___ DATASET CONTENT

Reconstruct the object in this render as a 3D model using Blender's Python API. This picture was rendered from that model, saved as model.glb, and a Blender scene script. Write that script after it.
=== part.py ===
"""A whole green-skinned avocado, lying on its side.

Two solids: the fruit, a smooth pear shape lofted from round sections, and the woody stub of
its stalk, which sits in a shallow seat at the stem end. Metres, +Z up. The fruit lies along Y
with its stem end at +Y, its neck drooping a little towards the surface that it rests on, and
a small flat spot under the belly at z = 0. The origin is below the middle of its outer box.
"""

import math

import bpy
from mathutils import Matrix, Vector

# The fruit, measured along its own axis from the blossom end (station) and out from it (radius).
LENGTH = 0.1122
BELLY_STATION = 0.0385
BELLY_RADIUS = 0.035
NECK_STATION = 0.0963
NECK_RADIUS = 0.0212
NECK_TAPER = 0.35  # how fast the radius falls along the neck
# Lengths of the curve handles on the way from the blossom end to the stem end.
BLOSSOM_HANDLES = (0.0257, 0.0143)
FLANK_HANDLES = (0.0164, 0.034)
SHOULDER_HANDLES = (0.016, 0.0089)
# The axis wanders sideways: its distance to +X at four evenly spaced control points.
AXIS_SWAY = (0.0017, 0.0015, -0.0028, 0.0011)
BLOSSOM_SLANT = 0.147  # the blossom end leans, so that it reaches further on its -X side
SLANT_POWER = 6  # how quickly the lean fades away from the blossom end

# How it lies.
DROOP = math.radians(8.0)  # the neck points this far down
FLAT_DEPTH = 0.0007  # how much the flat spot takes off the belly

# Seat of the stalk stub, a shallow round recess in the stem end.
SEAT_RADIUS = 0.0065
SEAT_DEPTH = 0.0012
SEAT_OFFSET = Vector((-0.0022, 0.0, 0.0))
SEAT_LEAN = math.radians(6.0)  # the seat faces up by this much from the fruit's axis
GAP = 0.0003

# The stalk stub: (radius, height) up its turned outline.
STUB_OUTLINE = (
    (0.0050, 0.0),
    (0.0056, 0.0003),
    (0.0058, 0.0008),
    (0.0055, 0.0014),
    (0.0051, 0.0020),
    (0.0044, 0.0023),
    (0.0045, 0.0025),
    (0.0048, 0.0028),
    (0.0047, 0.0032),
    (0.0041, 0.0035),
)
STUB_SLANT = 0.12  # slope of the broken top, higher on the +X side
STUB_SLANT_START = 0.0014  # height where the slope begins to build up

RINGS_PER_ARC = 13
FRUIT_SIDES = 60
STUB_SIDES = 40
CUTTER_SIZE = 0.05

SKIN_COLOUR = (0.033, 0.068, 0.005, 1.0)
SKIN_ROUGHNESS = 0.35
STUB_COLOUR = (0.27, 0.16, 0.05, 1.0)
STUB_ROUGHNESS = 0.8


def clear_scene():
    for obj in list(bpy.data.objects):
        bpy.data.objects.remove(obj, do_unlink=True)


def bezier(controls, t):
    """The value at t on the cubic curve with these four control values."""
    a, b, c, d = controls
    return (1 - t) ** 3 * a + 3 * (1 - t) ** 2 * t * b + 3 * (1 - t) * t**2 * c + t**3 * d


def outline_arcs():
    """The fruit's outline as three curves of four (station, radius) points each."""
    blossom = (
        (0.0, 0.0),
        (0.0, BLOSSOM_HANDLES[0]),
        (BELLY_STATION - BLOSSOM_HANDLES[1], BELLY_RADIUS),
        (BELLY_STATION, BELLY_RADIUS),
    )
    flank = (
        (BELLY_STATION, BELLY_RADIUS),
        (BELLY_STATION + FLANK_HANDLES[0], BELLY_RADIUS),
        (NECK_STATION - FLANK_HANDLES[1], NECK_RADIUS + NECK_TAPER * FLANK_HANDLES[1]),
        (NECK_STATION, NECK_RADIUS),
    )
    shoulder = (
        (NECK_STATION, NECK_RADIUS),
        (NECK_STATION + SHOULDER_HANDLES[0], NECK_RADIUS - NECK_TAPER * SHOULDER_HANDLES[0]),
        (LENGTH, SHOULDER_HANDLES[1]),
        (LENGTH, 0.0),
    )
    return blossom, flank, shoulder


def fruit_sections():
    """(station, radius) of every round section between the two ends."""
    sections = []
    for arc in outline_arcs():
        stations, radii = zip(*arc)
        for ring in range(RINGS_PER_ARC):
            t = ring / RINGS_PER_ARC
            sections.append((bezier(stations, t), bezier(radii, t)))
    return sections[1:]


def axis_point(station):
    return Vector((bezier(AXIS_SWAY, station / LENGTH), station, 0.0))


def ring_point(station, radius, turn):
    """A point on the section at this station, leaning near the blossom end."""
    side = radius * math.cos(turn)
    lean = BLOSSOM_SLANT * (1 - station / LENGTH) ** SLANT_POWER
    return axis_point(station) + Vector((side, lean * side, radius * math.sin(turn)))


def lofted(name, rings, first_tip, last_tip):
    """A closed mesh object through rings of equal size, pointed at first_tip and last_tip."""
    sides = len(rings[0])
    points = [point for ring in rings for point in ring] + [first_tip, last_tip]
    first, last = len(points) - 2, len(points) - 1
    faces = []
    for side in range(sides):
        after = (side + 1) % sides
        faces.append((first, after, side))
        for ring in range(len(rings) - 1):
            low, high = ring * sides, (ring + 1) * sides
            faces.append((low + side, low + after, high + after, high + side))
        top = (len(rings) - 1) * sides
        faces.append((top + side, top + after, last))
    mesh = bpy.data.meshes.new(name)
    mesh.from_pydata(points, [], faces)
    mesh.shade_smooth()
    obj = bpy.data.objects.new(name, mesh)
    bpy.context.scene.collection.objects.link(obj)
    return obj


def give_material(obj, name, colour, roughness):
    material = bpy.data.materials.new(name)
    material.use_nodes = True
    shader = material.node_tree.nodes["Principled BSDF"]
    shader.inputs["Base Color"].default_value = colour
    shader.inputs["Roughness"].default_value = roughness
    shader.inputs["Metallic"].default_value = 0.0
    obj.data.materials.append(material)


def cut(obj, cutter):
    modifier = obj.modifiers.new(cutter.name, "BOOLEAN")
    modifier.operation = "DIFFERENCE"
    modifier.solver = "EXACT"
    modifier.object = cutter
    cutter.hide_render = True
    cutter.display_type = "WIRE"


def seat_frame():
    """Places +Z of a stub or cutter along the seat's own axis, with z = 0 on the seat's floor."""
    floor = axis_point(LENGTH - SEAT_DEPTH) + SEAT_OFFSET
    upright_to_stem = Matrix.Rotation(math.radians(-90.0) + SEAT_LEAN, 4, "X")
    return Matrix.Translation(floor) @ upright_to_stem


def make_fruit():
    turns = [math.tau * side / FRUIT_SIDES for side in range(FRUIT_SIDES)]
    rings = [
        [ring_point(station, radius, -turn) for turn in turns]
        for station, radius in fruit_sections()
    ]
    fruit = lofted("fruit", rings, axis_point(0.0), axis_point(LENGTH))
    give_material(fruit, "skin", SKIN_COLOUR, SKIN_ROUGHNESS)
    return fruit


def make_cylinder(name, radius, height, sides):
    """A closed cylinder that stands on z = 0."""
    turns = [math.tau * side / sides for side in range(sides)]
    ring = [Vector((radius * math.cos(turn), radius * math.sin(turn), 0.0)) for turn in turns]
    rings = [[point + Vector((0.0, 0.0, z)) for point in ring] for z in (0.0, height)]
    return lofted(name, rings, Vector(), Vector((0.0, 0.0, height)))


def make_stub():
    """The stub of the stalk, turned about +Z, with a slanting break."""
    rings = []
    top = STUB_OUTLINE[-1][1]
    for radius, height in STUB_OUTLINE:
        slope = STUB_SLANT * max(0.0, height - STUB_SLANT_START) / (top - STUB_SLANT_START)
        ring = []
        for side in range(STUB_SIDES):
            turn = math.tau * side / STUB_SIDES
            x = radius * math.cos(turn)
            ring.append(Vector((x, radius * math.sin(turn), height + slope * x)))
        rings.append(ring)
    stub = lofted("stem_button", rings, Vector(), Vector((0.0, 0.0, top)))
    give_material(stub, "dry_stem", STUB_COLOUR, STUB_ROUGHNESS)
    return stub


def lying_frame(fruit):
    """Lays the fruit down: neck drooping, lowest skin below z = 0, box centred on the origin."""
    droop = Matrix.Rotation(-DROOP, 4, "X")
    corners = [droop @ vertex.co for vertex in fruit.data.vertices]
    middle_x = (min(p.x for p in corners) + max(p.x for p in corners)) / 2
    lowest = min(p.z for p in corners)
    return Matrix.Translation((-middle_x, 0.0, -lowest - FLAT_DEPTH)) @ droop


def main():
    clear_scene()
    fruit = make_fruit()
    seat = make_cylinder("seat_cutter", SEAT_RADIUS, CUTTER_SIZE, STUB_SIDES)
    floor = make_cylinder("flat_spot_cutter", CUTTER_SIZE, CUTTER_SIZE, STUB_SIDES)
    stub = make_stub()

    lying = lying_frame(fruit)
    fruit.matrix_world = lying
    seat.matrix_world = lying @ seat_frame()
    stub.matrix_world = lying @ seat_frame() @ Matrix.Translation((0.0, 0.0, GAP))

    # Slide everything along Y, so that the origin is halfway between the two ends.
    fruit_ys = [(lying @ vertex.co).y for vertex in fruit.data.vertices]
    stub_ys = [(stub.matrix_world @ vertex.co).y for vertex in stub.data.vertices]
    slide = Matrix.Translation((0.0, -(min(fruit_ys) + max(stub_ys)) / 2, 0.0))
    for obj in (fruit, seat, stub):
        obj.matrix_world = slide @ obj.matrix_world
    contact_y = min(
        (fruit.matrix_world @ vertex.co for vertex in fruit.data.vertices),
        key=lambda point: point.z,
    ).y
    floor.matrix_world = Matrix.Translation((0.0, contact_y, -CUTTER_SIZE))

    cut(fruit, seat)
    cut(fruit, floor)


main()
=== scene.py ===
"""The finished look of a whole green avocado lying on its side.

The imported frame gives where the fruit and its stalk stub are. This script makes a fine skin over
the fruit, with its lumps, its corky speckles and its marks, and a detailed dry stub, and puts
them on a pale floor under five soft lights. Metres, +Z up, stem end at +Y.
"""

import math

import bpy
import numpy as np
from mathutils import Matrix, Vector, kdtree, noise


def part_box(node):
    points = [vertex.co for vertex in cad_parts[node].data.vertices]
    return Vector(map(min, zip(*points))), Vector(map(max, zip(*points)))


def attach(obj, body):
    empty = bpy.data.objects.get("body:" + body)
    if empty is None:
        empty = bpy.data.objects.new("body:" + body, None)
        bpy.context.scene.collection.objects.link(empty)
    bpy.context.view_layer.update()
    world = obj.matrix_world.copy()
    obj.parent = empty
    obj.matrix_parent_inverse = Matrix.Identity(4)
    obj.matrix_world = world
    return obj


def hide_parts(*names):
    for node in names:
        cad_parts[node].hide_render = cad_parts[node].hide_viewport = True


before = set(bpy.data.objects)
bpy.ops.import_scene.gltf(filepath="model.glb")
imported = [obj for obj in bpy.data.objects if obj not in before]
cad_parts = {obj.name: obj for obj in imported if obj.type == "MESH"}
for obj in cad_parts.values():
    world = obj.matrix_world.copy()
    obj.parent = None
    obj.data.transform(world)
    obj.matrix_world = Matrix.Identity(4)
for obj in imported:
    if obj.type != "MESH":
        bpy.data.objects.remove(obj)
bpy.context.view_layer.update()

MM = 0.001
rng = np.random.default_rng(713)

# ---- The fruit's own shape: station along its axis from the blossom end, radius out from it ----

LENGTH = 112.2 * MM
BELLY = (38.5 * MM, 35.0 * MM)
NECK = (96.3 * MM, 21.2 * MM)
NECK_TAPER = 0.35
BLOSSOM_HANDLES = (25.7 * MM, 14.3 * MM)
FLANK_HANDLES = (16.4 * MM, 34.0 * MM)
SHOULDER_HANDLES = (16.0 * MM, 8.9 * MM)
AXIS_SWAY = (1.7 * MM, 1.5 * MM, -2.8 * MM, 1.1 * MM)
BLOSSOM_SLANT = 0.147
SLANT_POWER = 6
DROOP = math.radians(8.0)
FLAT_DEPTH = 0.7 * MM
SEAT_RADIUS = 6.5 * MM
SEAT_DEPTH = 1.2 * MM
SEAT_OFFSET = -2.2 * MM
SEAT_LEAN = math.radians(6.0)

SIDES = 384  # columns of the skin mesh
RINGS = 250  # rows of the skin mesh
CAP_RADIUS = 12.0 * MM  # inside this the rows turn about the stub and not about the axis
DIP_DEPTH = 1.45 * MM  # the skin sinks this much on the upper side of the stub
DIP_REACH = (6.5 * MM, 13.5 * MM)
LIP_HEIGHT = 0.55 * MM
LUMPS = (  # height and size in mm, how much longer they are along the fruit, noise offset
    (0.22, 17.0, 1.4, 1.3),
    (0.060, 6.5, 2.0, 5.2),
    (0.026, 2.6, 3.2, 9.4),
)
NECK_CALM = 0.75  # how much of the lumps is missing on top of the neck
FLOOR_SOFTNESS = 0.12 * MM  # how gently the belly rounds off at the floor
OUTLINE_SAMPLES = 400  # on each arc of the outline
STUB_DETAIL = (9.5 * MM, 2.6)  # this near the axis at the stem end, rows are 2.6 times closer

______

Exactly those lines that run from the line with "zip(*points))), Vector(map(max, zip(*points)))" through the line with "for node in" are to be reproduced; both end lines belong to the range.

*WRITTEN REPLY*:
    return Vector(map(min, zip(*points))), Vector(map(max, zip(*points)))


def attach(obj, body):
    empty = bpy.data.objects.get("body:" + body)
    if empty is None:
        empty = bpy.data.objects.new("body:" + body, None)
        bpy.context.scene.collection.objects.link(empty)
    bpy.context.view_layer.update()
    world = obj.matrix_world.copy()
    obj.parent = empty
    obj.matrix_parent_inverse = Matrix.Identity(4)
    obj.matrix_world = world
    return obj


def hide_parts(*names):
    for node in names:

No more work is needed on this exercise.